Her müşterisini güler yüzüyle karşılayan ve çevresinde "marangoz dede" olarak bilinen Güven, sağlığı el verdiğince mesleğini sürdürmek istiyor.
İş yerine gitmediğinde huzursuz oluyor
Halit Güven, marangozluğa 13 yaşında çırak olarak başladığını söyledi.
İş yerinde ahşaptan beşik, kaşık, oklava ve baston gibi ürünleri yapıp satarak geçimini sağladığını belirten Güven, "Müşterilerim ve sevenlerimin ziyaretleriyle bugüne kadar hiç yalnızlık hissetmedim" dedi.
Güven, ilerleyen yaşından dolayı çalışırken zaman zaman zorlandığını ancak iş yerine gelmediği zaman kendisinde bir eksiklik hissettiğini, huzursuz olduğunu dile getirdi.
Mesleğini gücü yettiğince sürdüreceğini anlatan Güven, "1964'te kendi iş yerimi açtım. O zamandan bu yana kendi işimi yapıyorum. İlerleyen yaşıma rağmen burada hem zamanımı en güzel şekilde değerlendiriyorum hem de ailem için de gelir elde ediyorum. Hayatı dolu dolu yaşamayı seviyorum" dedi.

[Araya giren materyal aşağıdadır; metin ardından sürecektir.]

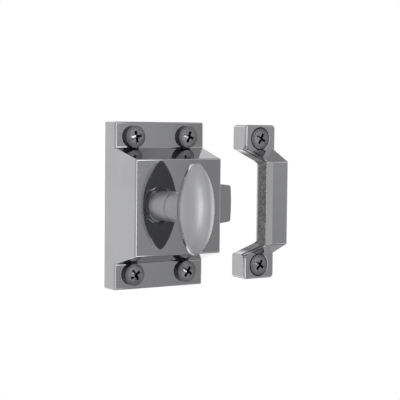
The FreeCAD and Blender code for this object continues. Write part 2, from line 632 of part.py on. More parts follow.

"Ben bu mesleği kalben seviyorum"
Güven, marangozlukta başarının ustalığa ve kerestenin kalitesine bağlı olduğunu belirterek, şöyle konuştu:
"Eskiden evlerin kapıları, pencereleri, dolaplar ahşaptan yapılırdı. Bunları yapmak için iyi ustalık kaliteli kereste gerekirdi. Şimdi birçok malzeme plastikten yapılıyor. Ahşap sağlıklıdır. Biz mesleğe başladığımızda birçok şeyi el gücüyle yapardık. Şimdi çivi bile makineyle çakılıyor. Küçük ev aletlerini benden başka yapan kalmadı. İhtiyacı olan gelir alır. Marangozluğu yapmak insanın içinden geldiğinde bütün yorgunluğu gider. O yaptığın şeyi kendin beğendiysen fevkalade iştir. Ben bu mesleği kalben seviyorum. Beğenmediğim hiçbir ürünü müşterime satmam. Öncelikle ürünü ben beğeneceğim. Hala da marangozluğa doyamadım. Bugün dünyaya gelsem yine marangoz olmak isterim. Şu karşıdaki caminin ahşap minaresinde benim çivilerim bulunuyor. Bu bana gurur veriyor."